## Task details
Your task is to copy the material exactly.

☆ ☆ ☆ ☆ ☆ ☆ ☆

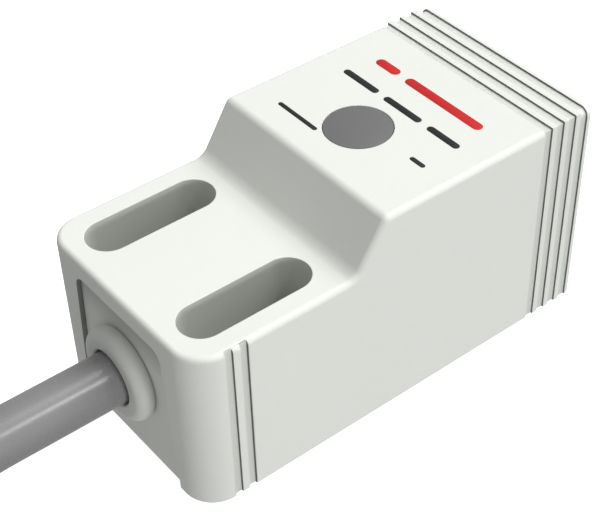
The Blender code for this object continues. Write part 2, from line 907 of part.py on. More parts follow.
# Bare leads at the far end, lying side by side on the turns below them.
LEAD_RADIUS = 0.65
last_swept = TURNS * ROWS + EXTRA
lap_length = 2 * STRAIGHT + 2 * math.pi * (HANK_IN + PITCH * EXTRA)
end_distance = HANK_IN + PITCH * EXTRA
for name, finish_material, across, up, aside in (
    ("lead_brown", BROWN, -0.8, -0.4, 0.6),
    ("lead_black", BLACK, 0.0, 0.8, 2.4),
    ("lead_blue", BLUE, 0.8, -0.4, 4.2),
):
    path = []
    for t in (0.0, 0.07, 0.15, 0.25, 0.35, 0.45, 0.6, 0.8, 1.0):
        out = 0.3 + 34.0 * t
        x, y = lap(
            STRAIGHT,
            last_swept + out / lap_length,
            end_distance + across + (aside - across) * ease(t / 0.4),
        )
        lie = HANK_TOP + LEAD_RADIUS + 0.05
        path.append((x, y, top_z + up + (lie - top_z - up) * ease((t - 0.12) / 0.45)))
    smooth_path = [
        Vector((q.x, q.y, max(q.z, HANK_TOP + LEAD_RADIUS + 0.02)))
        for q in curve_through(path, 18)
    ]
    wire(name, smooth_path, LEAD_RADIUS, finish_material)
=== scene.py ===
import json
import math

import bmesh
import bpy
from mathutils import Matrix, Vector


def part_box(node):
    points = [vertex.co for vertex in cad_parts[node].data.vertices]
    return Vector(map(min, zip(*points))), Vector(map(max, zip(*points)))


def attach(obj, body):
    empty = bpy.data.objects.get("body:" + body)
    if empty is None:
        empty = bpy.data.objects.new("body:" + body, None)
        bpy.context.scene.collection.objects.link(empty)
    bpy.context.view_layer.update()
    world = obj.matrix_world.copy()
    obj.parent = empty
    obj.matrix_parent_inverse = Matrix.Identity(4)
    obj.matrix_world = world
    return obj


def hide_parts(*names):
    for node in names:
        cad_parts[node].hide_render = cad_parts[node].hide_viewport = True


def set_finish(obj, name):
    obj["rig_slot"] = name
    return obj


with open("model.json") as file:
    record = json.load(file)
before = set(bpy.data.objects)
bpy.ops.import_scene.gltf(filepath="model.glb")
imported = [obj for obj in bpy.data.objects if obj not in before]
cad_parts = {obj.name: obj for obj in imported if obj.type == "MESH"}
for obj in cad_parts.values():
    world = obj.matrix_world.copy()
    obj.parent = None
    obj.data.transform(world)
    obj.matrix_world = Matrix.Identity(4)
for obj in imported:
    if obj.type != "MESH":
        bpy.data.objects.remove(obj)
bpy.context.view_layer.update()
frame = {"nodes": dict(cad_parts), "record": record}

MM = 0.001
MOUNTS = {m["name"]: m for m in frame["record"]["mounts"]}

body_low, body_high = (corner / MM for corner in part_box("housing"))
REAR, FRONT = body_low.x, body_high.x
LENGTH, WIDTH, HIGH = FRONT - REAR, body_high.y - body_low.y, body_high.z
LOW = MOUNTS["screw_seat"]["pos_m"][2] / MM
ring_low, ring_high = (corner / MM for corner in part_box("cable_grommet"))
CABLE_Z = (ring_low.z + ring_high.z) / 2
GROMMET_OUT = REAR - ring_low.x
GROMMET_RADIUS = (ring_high.z - ring_low.z) / 2
lens_low, lens_high = (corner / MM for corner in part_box("indicator_window"))
WINDOW_X = (lens_low.x + lens_high.x) / 2

SLOPE_FOOT, SLOPE_TOP = 13.5, 16.05
REAR_CORNER, TOP_EDGE = 2.5, 0.45
FOOT_RADIUS, CREST_RADIUS = 1.2, 0.7
GROOVE_FRONT = (31.6, 32.8, 34.0, 35.2)
GROOVE_WIDE, GROOVE_DEEP = 0.68, 0.16
LIP_CORNER, LIP_EDGE = 0.7, 0.7
SIDE_GROOVES = ((2.6, 3.2), (3.8, 4.4))
SIDE_GROOVE_DEEP = 0.2
SLOT_ENDS, SLOT_Y, SLOT_RADIUS, SLOT_RIM = (3.25, 10.25), 5.53, 1.72, 0.04
RECESS_TOP, RECESS_HALF_TOP, RECESS_HALF_BASE, RECESS_CORNER = 12.6, 5.05, 5.87, 1.0
PANEL_SET_BACK, PANEL_THICK, PANEL_GAP = 0.34, 0.8, 0.08
BASE_THICK = 1.1
CHANNEL_HALF, CHANNEL_TOP = 3.1, 12.2
CHAMBER, CHAMBER_HALF, CHAMBER_TOP = (12.8, 34.7), 7.7, 16.8
WINDOW_RADIUS = 2.54
GROMMET_TUBE, BORE = 0.8, 2.13
CABLE_RADIUS, CABLE_LENGTH = 2.0, 2000.0

collection = bpy.context.scene.collection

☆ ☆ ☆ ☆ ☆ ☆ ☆

## Task solution
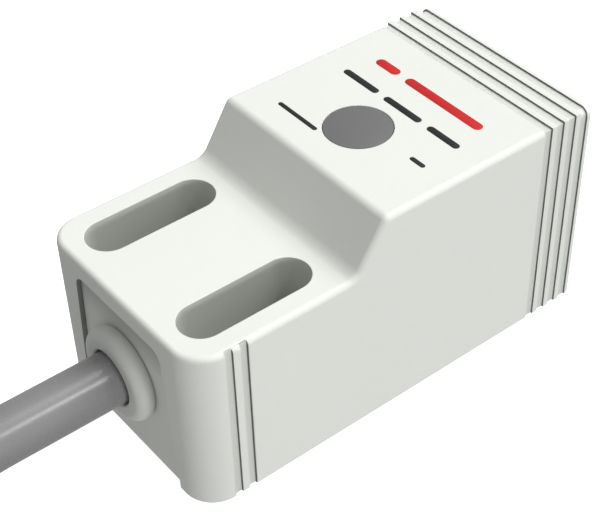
The Blender code for this object continues. Write part 2, from line 907 of part.py on. More parts follow.
# Bare leads at the far end, lying side by side on the turns below them.
LEAD_RADIUS = 0.65
last_swept = TURNS * ROWS + EXTRA
lap_length = 2 * STRAIGHT + 2 * math.pi * (HANK_IN + PITCH * EXTRA)
end_distance = HANK_IN + PITCH * EXTRA
for name, finish_material, across, up, aside in (
    ("lead_brown", BROWN, -0.8, -0.4, 0.6),
    ("lead_black", BLACK, 0.0, 0.8, 2.4),
    ("lead_blue", BLUE, 0.8, -0.4, 4.2),
):
    path = []
    for t in (0.0, 0.07, 0.15, 0.25, 0.35, 0.45, 0.6, 0.8, 1.0):
        out = 0.3 + 34.0 * t
        x, y = lap(
            STRAIGHT,
            last_swept + out / lap_length,
            end_distance + across + (aside - across) * ease(t / 0.4),
        )
        lie = HANK_TOP + LEAD_RADIUS + 0.05
        path.append((x, y, top_z + up + (lie - top_z - up) * ease((t - 0.12) / 0.45)))
    smooth_path = [
        Vector((q.x, q.y, max(q.z, HANK_TOP + LEAD_RADIUS + 0.02)))
        for q in curve_through(path, 18)
    ]
    wire(name, smooth_path, LEAD_RADIUS, finish_material)
=== scene.py ===
import json
import math

import bmesh
import bpy
from mathutils import Matrix, Vector


def part_box(node):
    points = [vertex.co for vertex in cad_parts[node].data.vertices]
    return Vector(map(min, zip(*points))), Vector(map(max, zip(*points)))


def attach(obj, body):
    empty = bpy.data.objects.get("body:" + body)
    if empty is None:
        empty = bpy.data.objects.new("body:" + body, None)
        bpy.context.scene.collection.objects.link(empty)
    bpy.context.view_layer.update()
    world = obj.matrix_world.copy()
    obj.parent = empty
    obj.matrix_parent_inverse = Matrix.Identity(4)
    obj.matrix_world = world
    return obj


def hide_parts(*names):
    for node in names:
        cad_parts[node].hide_render = cad_parts[node].hide_viewport = True


def set_finish(obj, name):
    obj["rig_slot"] = name
    return obj


with open("model.json") as file:
    record = json.load(file)
before = set(bpy.data.objects)
bpy.ops.import_scene.gltf(filepath="model.glb")
imported = [obj for obj in bpy.data.objects if obj not in before]
cad_parts = {obj.name: obj for obj in imported if obj.type == "MESH"}
for obj in cad_parts.values():
    world = obj.matrix_world.copy()
    obj.parent = None
    obj.data.transform(world)
    obj.matrix_world = Matrix.Identity(4)
for obj in imported:
    if obj.type != "MESH":
        bpy.data.objects.remove(obj)
bpy.context.view_layer.update()
frame = {"nodes": dict(cad_parts), "record": record}

MM = 0.001
MOUNTS = {m["name"]: m for m in frame["record"]["mounts"]}

body_low, body_high = (corner / MM for corner in part_box("housing"))
REAR, FRONT = body_low.x, body_high.x
LENGTH, WIDTH, HIGH = FRONT - REAR, body_high.y - body_low.y, body_high.z
LOW = MOUNTS["screw_seat"]["pos_m"][2] / MM
ring_low, ring_high = (corner / MM for corner in part_box("cable_grommet"))
CABLE_Z = (ring_low.z + ring_high.z) / 2
GROMMET_OUT = REAR - ring_low.x
GROMMET_RADIUS = (ring_high.z - ring_low.z) / 2
lens_low, lens_high = (corner / MM for corner in part_box("indicator_window"))
WINDOW_X = (lens_low.x + lens_high.x) / 2

SLOPE_FOOT, SLOPE_TOP = 13.5, 16.05
REAR_CORNER, TOP_EDGE = 2.5, 0.45
FOOT_RADIUS, CREST_RADIUS = 1.2, 0.7
GROOVE_FRONT = (31.6, 32.8, 34.0, 35.2)
GROOVE_WIDE, GROOVE_DEEP = 0.68, 0.16
LIP_CORNER, LIP_EDGE = 0.7, 0.7
SIDE_GROOVES = ((2.6, 3.2), (3.8, 4.4))
SIDE_GROOVE_DEEP = 0.2
SLOT_ENDS, SLOT_Y, SLOT_RADIUS, SLOT_RIM = (3.25, 10.25), 5.53, 1.72, 0.04
RECESS_TOP, RECESS_HALF_TOP, RECESS_HALF_BASE, RECESS_CORNER = 12.6, 5.05, 5.87, 1.0
PANEL_SET_BACK, PANEL_THICK, PANEL_GAP = 0.34, 0.8, 0.08
BASE_THICK = 1.1
CHANNEL_HALF, CHANNEL_TOP = 3.1, 12.2
CHAMBER, CHAMBER_HALF, CHAMBER_TOP = (12.8, 34.7), 7.7, 16.8
WINDOW_RADIUS = 2.54
GROMMET_TUBE, BORE = 0.8, 2.13
CABLE_RADIUS, CABLE_LENGTH = 2.0, 2000.0

collection = bpy.context.scene.collection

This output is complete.